The best time to catch the action is on Sunday afternoons in the Plaza la Vigia, opposite the once opulent Sauto theatre. Arrive early and be prepared for plenty of spontaneity.
FIESTA DE LA CUBANIA, BAYAMO
The capital of Granma province and birthplace of such eminent Cuban troubadours as Carlos Puebla and Pablo Milanes, Bayamo was the entry point for the first mechanical organs imported from France in the 1870s. By 1900 there were more than 100 hand-operated pipe organs in Bayamo, and in the ensuing 30 years the locally renowned Borbolla family built about a dozen more full-sized machines in a factory it had set up in the neighbouring town of Manzanillo. Eschewing modern trends, the tradition lives on in regular weekend street parties held under the yellow-tinted streetlights of Calle Jose Antonio Saco in the city's refreshingly hassle-free centre.

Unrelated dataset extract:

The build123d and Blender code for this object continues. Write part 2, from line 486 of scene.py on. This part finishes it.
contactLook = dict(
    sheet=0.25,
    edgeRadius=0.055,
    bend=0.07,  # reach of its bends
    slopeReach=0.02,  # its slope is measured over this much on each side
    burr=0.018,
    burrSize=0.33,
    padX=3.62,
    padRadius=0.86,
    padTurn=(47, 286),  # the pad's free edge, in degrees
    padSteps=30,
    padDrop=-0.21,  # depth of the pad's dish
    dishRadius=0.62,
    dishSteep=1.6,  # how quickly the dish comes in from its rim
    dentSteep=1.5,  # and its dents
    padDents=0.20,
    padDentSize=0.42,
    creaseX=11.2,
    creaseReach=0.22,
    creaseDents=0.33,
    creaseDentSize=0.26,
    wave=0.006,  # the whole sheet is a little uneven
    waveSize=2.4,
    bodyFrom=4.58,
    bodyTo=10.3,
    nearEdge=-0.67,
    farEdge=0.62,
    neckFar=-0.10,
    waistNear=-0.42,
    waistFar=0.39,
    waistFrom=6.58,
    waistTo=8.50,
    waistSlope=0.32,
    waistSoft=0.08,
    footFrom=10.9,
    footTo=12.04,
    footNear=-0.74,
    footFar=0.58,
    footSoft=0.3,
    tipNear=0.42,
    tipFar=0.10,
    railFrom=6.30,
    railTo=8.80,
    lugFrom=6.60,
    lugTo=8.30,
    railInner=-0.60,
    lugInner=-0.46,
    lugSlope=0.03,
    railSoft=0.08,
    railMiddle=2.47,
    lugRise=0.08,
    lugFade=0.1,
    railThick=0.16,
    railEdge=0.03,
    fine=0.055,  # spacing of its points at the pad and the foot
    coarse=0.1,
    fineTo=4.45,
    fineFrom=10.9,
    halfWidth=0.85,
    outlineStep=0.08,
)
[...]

Shoehorned among the scattered colonial buildings, cheap food stalls sell spit-roasted pork and chess players trade pawns over flimsy streetside tables. Families sit with their noisy neighbours to catch up on the latest gossip to the rather surreal strains of Bayamo's archaic mechanical organs, which these days are accompanied by a more syncopated rumba beat. Dancing, fuelled by cheap beer and a barely palatable local oyster drink called ostiones, is an integral part of the festivities.
CLUB MEJUNJE, SANTA CLARA
Known to a generation of budding revolutionaries as Che City, thanks to its grandiose mausoleum and Che Guevara monuments, Santa Clara is a medium-sized provincial settlement in Cuba's geographic centre. This is where Latin America's most venerated guerrillero has been elevated into a socialist deity.
But stick around a few days longer in this gritty and oft-overlooked Caribbean colossus and you'll bump into a hip and happening music scene. Operations centre for the in-crowd is the vibrant Club Mejunje, a feisty bar and performance space set among the ruins of a derelict building in the city centre. Headlining busy weekly music programs are trova shows, children's theatre, disco nights, bolero concerts and, in a country where gay rights have always been something of a political hot potato, the odd improbable drag show.